Für die Zukunft wäre es für uns spannend, wenn wir noch mehr innovative Start-ups für BaSys begeistern könnten. Auch innovative Unternehmen aus der Automobilindustrie oder der IT-Branche können von unserer BaSys-Middleware profitieren.
Gibt es noch etwas, was Sie den Interessenten für die folgenden Runden der BaSys-Satelliten mit auf den Weg geben möchten?
Scheuen Sie sich nicht, uns anzusprechen, wenn Sie einen BaSys-Satelliten einreichen möchten und weitere Informationen wünschen. Wir freuen uns, wenn Sie uns kontaktieren und nehmen uns gern die Zeit, Ihre Projektidee zu diskutieren und Ihnen Wege aufzuzeigen, wie Sie Ihre Ideen mit BaSys umsetzen können!
Das Interview führte Jasmin Awan,
Mitarbeiterin in der Abteilung UKTM des Fraunhofer IESE.
Informationsveranstaltung über Kooperations- und Fördermöglichkeiten zu BaSys
Am Mittwoch, den 13. Mai 2020 um 16.00 Uhr findet für Interessierte unter dem Titel »Digitalisierung der Fertigung von KMU mit BaSys 4.0« ein »Digitales Industrie-Seminar« des Wirtschaftsministeriums Rheinland-Pfalz statt.
Das Bundesministerium für Bildung und Forschung unterstützt aktuell die Einführung von Industrie 4.0 im Mittelstand. Aufgrund der Fördermöglichkeiten informiert das Wirtschaftsministeriums des Landes Rheinland-Pfalz über Kooperations- und Fördermöglichkeiten und will zu weiteren Projekten in mittelständischen Unternehmen anregen.
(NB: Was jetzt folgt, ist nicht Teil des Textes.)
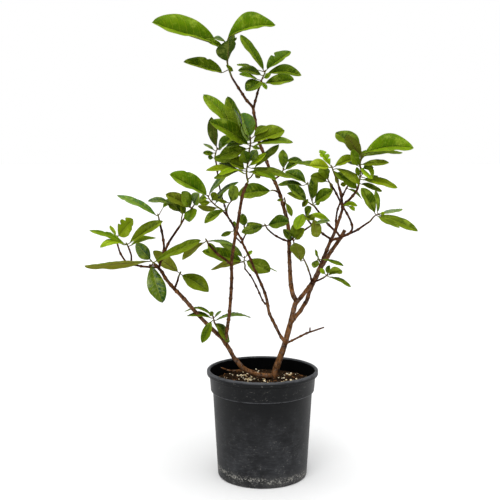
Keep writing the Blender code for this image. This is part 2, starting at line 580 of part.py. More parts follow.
def make_pot():
    """Thin-walled nursery pot with a rolled rim, a stepped collar and drain notches in its foot."""
    step = POT_HEIGHT - COLLAR_HEIGHT
    rim_foot = POT_HEIGHT - RIM_DEPTH
    rim_inner = RIM_RADIUS - RIM_THICKNESS
    profile = [(0, FLOOR), (FOOT_RADIUS - WALL - INNER_FILLET, FLOOR)]
    profile += [(FOOT_RADIUS - WALL, FLOOR + INNER_FILLET)]
    profile += [(BODY_TOP_RADIUS - WALL, step + 0.0008), (COLLAR_FOOT_RADIUS - WALL, step + LEDGE)]
    profile += [(rim_inner, POT_HEIGHT - 0.0025), (rim_inner + 0.0012, POT_HEIGHT - 0.0006)]
    profile += [(RIM_RADIUS - 0.0034, POT_HEIGHT), (RIM_RADIUS - 0.0009, POT_HEIGHT - 0.0012)]
    profile += [(RIM_RADIUS, POT_HEIGHT - 0.0036), (RIM_RADIUS - 0.0002, rim_foot + 0.0016)]
    profile += [(RIM_RADIUS - 0.0016, rim_foot), (pot_wall_radius(rim_foot), rim_foot - 0.0004)]
    profile += [(COLLAR_FOOT_RADIUS, step + 0.0014), (COLLAR_FOOT_RADIUS - 0.0012, step)]
    profile += [(BODY_TOP_RADIUS, step - 0.001)]
    corner_radius = pot_wall_radius(FOOT_ROUNDING)
    for part in range(4):
        angle = math.radians(30 * part)
        profile.append((corner_radius - FOOT_ROUNDING * (1 - math.cos(angle)),
                        FOOT_ROUNDING * (1 - math.sin(angle))))
    profile += [(0, 0)]
    pot = turned("pot_blank", profile, POT_STEPS)
    cutters = bpy.data.collections.new("cutters")
    bpy.context.scene.collection.children.link(cutters)
    notch_inner = FOOT_RADIUS - NOTCH_REACH
    slot_inner = notch_inner + CUTTER_OVERSHOOT
    for index in range(NOTCH_COUNT):
        angle = NOTCH_FIRST_ANGLE + index * math.tau / NOTCH_COUNT
        add_cutter(cutters, angle, notch_inner, FOOT_RADIUS + NOTCH_REACH, NOTCH_WIDTH, NOTCH_HEIGHT)
        add_cutter(cutters, angle, slot_inner, slot_inner + DRAIN_SLOT,
                   NOTCH_WIDTH * DRAIN_SLOT_SHARE, FLOOR + CUTTER_OVERSHOOT)
    cut = pot.modifiers.new("Drain", "BOOLEAN")
    cut.operation = "DIFFERENCE"
    cut.operand_type = "COLLECTION"
    cut.collection = cutters
    cut.solver = "EXACT"
    mesh = baked_mesh(pot)
    for piece in [pot] + list(cutters.objects):
        bpy.data.objects.remove(piece)
    finished("pot", mesh, material("pot_plastic", POT_COLOUR, 0.55))


def add_cutter(collection, angle, inner, outer, width, top):
    """Box from an inner to an outer radius at an angle, from just under the pot to its top."""
    cage = bmesh.new()
    bmesh.ops.create_cube(cage, size=1)
    for vertex in cage.verts:
        vertex.co.x = inner if vertex.co.x < 0 else outer
        vertex.co.y *= width
        vertex.co.z = -CUTTER_OVERSHOOT if vertex.co.z < 0 else top
    bmesh.ops.rotate(cage, verts=cage.verts, matrix=Matrix.Rotation(angle, 3, "Z"))
    mesh = bpy.data.meshes.new("cutter")
    cage.to_mesh(mesh)
    cage.free()
    add_object("cutter", mesh, collection)


def make_soil(root_cutters):
    """Potting soil that fills the pot, with a lumpy top and a plain hole where the wood stands."""
    inner = GAP + WALL + SOIL_CLEARANCE
    step = POT_HEIGHT - COLLAR_HEIGHT
    foot = FOOT_RADIUS - WALL - INNER_FILLET
    top_radius = pot_wall_radius(SOIL_LEVEL) - inner
    profile = []
    for ring in range(SOIL_RINGS):
        profile.append((top_radius * ring / SOIL_RINGS, SOIL_LEVEL))
    profile += [(top_radius, SOIL_LEVEL - 0.001), (COLLAR_FOOT_RADIUS - inner, step + LEDGE + 0.001)]
    profile += [(BODY_TOP_RADIUS - inner, step + 0.0012), (foot, FLOOR + 2 * INNER_FILLET)]
    profile += [(foot - INNER_FILLET, FLOOR + GAP), (0, FLOOR + GAP)]
    soil = turned("soil_blank", profile, SOIL_STEPS)
    mesh = baked_mesh(soil)
    bpy.data.objects.remove(soil)
    for vertex in mesh.vertices:
        x, y, z = vertex.co
        if z > SOIL_LEVEL - 0.0005:
            fade = 1 - (math.hypot(x, y) / top_radius) ** 4
            lump = math.sin(95 * x + 40 * y) * math.cos(83 * y - 31 * x)
            lump += SOIL_FINE_LUMP * math.sin(190 * x - 150 * y)
            vertex.co.z += SOIL_LUMP * fade * lump
    soil = add_object("soil_lumpy", mesh, workshop)
    for index, cutter in enumerate(root_cutters):
        cut = soil.modifiers.new("Root hole %d" % index, "BOOLEAN")
        cut.operation = "DIFFERENCE"
        cut.object = cutter
        cut.solver = "EXACT"
    mesh = baked_mesh(soil)
    for piece in [soil] + root_cutters:
        bpy.data.objects.remove(piece)
    finished("soil", mesh, material("potting_soil", SOIL_COLOUR, 0.95))


def stem_line(carrier_line, route, depths, diameters, spacing):
    """Centre line and radii of a stem, from its route in the front view and the line that carries it."""
    last = len(route) - 1
    guide = [stem_point(x, y, along(depths, index / last)) for index, (x, y) in enumerate(route)]
    if carrier_line:
        guide[0] = nearest(carrier_line, *route[0])
    points = smooth(guide, spacing)
    count = len(points) - 1
    radii = []
    for index in range(count + 1):
        radius = along(diameters, index / count) * MM / 2
        knot = KNOT_SWELL if index % KNOT_EVERY == 1 and index < count - 1 else 1
        radii.append(radius * knot)
    return points, radii


def refined(points):
    """A line's points with more between each two."""
    pairs = zip(points, points[1:])
    return [start.lerp(end, part / CURVE_PARTS) for start, end in pairs for part in range(CURVE_PARTS)]


def make_wood():
    """The bush's woody frame: a trunk and a limb from one foot, their stems and twigs, grown as one."""
    pieces = []
    lines = {}
    cutters = []
    for name, (carrier, route, depths, diameters) in (MAIN_STEMS | TWIGS).items():
        carrier_line = refined(lines[carrier][0]) if carrier else None
        spacing = MAIN_SPACING if name in MAIN_STEMS else TWIG_SPACING
        points, radii = stem_line(carrier_line, route, depths, diameters, spacing)
        if name == "leader":
            foot = points[0]
            tap_root = foot + Vector((-0.003, 0.002, -ROOT_DEPTH))
            points = [tap_root, foot + Vector((-0.001, 0, -ROOT_DEPTH / 3))] + points
            radii = [radii[0] * ROOT_TAPER, radii[0] * FOOT_SWELL] + radii
        if name in ("leader", "left_limb"):
            wide = [radius + GAP * ROOT_CLEARANCE for radius in radii[:HOLE_POINTS]]
            start = points[0] + (points[0] - points[1]).normalized() * GAP
            cutters.append(tube("root_cutter", [start] + points[1:HOLE_POINTS], wide, 1))
        lines[name] = (points, radii)
        pieces.append(tube(name, points, radii, 1))
    union("woody_frame", pieces, material("laurel_bark", BARK_COLOUR, 0.75))
    return lines, cutters


def blade_width(share):
    """Half width of a laurel blade, as a share of its greatest, at a share of its length."""
    return math.sin(math.pi * share ** 1.05) ** 0.52 if share else 0


def make_leaf(name, root, base, tip, seen, bow, phase):
    """One leaf: a petiole sunk in its shoot, and a folded, arched blade with a slightly waved edge."""
    chord = tip - base
    length = chord.length
    chord.normalize()
    wide = max(abs(seen), LEAF_ASPECT * length)
    to_eye = (EYE - (base + tip) / 2).normalized()
    facing = (to_eye - chord * to_eye.dot(chord)).normalized()
    upward = chord.cross(facing)
    if upward.z < 0:
        upward.negate()
    turn = math.acos(min(1, abs(seen) / wide))
    if seen < 0:
        turn = math.pi - turn
    normal = facing * math.cos(turn) + upward * math.sin(turn)
    across = chord.cross(normal)
    rows = ROWS_LONG if length > LONG_LEAF else ROWS_MEDIUM if length > SHORT_LEAF else ROWS_SHORT
    blade = bmesh.new()
    last = len(rows) + 1
    bmesh.ops.create_grid(blade, x_segments=2, y_segments=last, size=1)
    for vertex in blade.verts:
        side = round(vertex.co.x)
        row = round((vertex.co.y + 1) / 2 * last)
        if row == 0:
            vertex.co = root
        elif row == last:
            vertex.co = tip
        else:
            share = rows[row - 1]
            half = max(PETIOLE_WIDTH / 2, wide / 2 * blade_width(share))
            wave = EDGE_WAVE * half * math.sin(WAVE_STEP * row + phase) if share else 0
            fold = LEAF_FOLD if share else 0
            middle = base + chord * length * share + normal * bow * length * math.sin(math.pi * share)
            lift = half * math.sin(fold) + wave
            vertex.co = middle + across * side * half * math.cos(fold) + normal * lift * abs(side)
    bmesh.ops.remove_doubles(blade, verts=blade.verts, dist=MERGE_DISTANCE)
    bmesh.ops.triangulate(blade, faces=blade.faces)
    bmesh.ops.recalc_face_normals(blade, faces=blade.faces)
    mesh = bpy.data.meshes.new(name)
    blade.to_mesh(mesh)
    blade.free()
    leaf = add_object(name, mesh, workshop)
    shell = leaf.modifiers.new("Thickness", "SOLIDIFY")
    shell.thickness = LEAF_THICKNESS
    shell.offset = 0
    mesh = baked_mesh(leaf)
    bpy.data.objects.remove(leaf)
    return add_object(name, mesh, workshop)


def nearest(points, x, y):
    """The point of a line that is seen closest to a pixel."""
    def distance(point):
        pixel = sight(x, y, point.y / MM)
        return (pixel - point).length
    return min(points, key=distance)


def make_spray(name, carrier, shoots, tone, leaves, lines):
    """A leafy shoot, set face to face on the cut end of the stem that carries it."""
    points, radii = lines[carrier]
    heading = (points[-1] - points[-2]).normalized()
    seat = points[-1] + heading * GAP
    guide = [seat + heading * SHOOT_LEAD] + [stem_point(*place) for place in shoots[0]]
    shoot = [seat] + smooth(guide, SHOOT_SPACING)
    thick = min(radii[-1], SHOOT_RADIUS * SHOOT_HEEL)
    thin = SHOOT_RADIUS * SHOOT_TAPER
    last = len(shoot) - 1
    shoot_radii = [thick + (thin - thick) * index / last for index in range(last + 1)]
    pieces = [tube(name + "_shoot", shoot, shoot_radii, 0)]
    line = refined(shoot)[CURVE_PARTS:]
    for side_shoot in shoots[1:]:
        start = nearest(shoot[1:-1], *side_shoot[0][:2])
        branch = smooth([start] + [stem_point(*place) for place in side_shoot[1:]], SHOOT_SPACING)
        pieces.append(tube(name + "_side", branch, [thin] * len(branch), 0))
        line += refined(branch)[CURVE_PARTS:]
    for index, (x0, y0, x1, y1, seen, reach, bow) in enumerate(leaves):
        root = nearest(line, x0, y0)
        base = sight(x0, y0, root.y / MM + reach * BASE_REACH)
        tip = sight(x1, y1, root.y / MM + reach)
        if (base - root).length < PETIOLE_LENGTH:
            base = root + (tip - root).normalized() * PETIOLE_LENGTH
        pieces.append(make_leaf("%s_leaf_%d" % (name, index), root, base, tip,
                                metres(seen, base), bow, LEAF_PHASE * index))
    lines[name] = (shoot, shoot_radii)
    union(name, pieces, material(name + "_leaf", LEAF_COLOURS[tone], 0.35))


for start_object in list(bpy.data.objects):
    bpy.data.objects.remove(start_object)
model = bpy.data.collections.new(OBJECT)
workshop = bpy.data.collections.new("workshop")
bpy.context.scene.collection.children.link(model)
bpy.context.scene.collection.children.link(workshop)
make_pot()
stem_lines, hole_cutters = make_wood()
make_soil(hole_cutters)
for spray, (stem, spray_shoots, spray_tone, spray_leaves) in SPRAYS.items():
    make_spray(spray, stem, spray_shoots, spray_tone, spray_leaves, stem_lines)
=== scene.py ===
"""Potted cherry laurel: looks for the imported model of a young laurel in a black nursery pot.

Units are metres, +Z up, and -Y is the front. Stems and leaves are placed as they are seen from the
front viewpoint: a pixel (x across, y down) in a 500 x 500 view, and a depth in mm behind the pot's axis.
"""

import math
import random

import bmesh
import bpy
from mathutils import Matrix, Vector
from mathutils.kdtree import KDTree
from mathutils.noise import noise


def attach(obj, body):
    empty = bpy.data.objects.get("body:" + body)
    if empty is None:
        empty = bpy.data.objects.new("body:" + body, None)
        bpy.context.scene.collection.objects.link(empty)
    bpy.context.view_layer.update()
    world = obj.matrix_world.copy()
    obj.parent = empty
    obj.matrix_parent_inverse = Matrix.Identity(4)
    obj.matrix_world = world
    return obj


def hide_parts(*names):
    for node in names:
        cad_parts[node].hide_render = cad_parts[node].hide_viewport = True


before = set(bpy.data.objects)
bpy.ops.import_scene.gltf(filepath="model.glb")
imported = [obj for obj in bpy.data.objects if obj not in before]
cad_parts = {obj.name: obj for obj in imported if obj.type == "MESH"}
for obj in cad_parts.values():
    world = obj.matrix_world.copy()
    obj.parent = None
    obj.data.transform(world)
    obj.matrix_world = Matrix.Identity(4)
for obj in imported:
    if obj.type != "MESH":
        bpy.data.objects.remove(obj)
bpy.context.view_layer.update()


# Viewpoint
# A level-headed view a little above the leaves' middle and tipped slightly down, so that the pot's
# mouth opens as a narrow ellipse and the crown is seen from just below.
EYE = Vector((-0.0247, -1.70, 0.639))
PITCH = math.radians(6.38)
FOCAL_PIXELS = 877.7
VIEW_SIZE = 500
VIEW_CENTRE = VIEW_SIZE / 2
VIEW_REACH = 60
SENSOR = 36
MM = 0.001


def set_out(name, thing):
    """Put a camera, a lamp or a mesh in the scene as an object."""
    placed = bpy.data.objects.new(name, thing)
    bpy.context.scene.collection.objects.link(placed)
    return placed


lens = bpy.data.cameras.new("viewpoint")
lens.sensor_width = SENSOR
lens.lens = FOCAL_PIXELS / VIEW_SIZE * SENSOR
lens.clip_end = VIEW_REACH
camera = set_out("viewpoint", lens)
camera.location = EYE
camera.rotation_euler = (math.radians(90) - PITCH, 0, 0)
bpy.context.scene.camera = camera


# Floor and studio light
# A white sweep under a wide bank of lamps overhead and a small one high in front, before a white wall
# all round and under a grey ceiling. They leave one faint grey shadow around the pot's foot.
FLOOR_SIZE = 80
FLOOR_WHITE = (0.76, 0.76, 0.76, 1)
FLOOR_WHITE_WORN = (0.755, 0.755, 0.755, 1)
WALL_WHITE = (1.0, 1.0, 1.0, 1)
CEILING_GREY = (0.34, 0.345, 0.35, 1)
WALL_TOP = (0.19, 0.34)
LAMP_BANKS = {
    "overhead": (Vector((-0.02, -0.18, 1.0)), 80, 3.15),
    "front": (Vector((-0.25, -0.8, 1.0)), 25, 0.8),
}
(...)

Bei der Realisierung von Industrie-4.0-Projekten mit BaSys 4.0 konnte Rheinland-Pfalz eine führende Position einnehmen, weil die beiden Institute Fraunhofer IESE und DFKI Kaiserslautern in den vergangenen zwei Jahren eine Reihe von Projekten in Rheinland-Pfalz unterstützen konnten. Nun können weitere Unternehmen die Chance für eine Förderung nutzen. Dr. Thomas Kuhn, Hauptabteilungsleiter am Fraunhofer IESE und Projektleiter von BaSys, stellt am 13. Mai die Möglichkeiten der Open-Source-Middleware BaSys 4.0 und das Förderprogramm vor.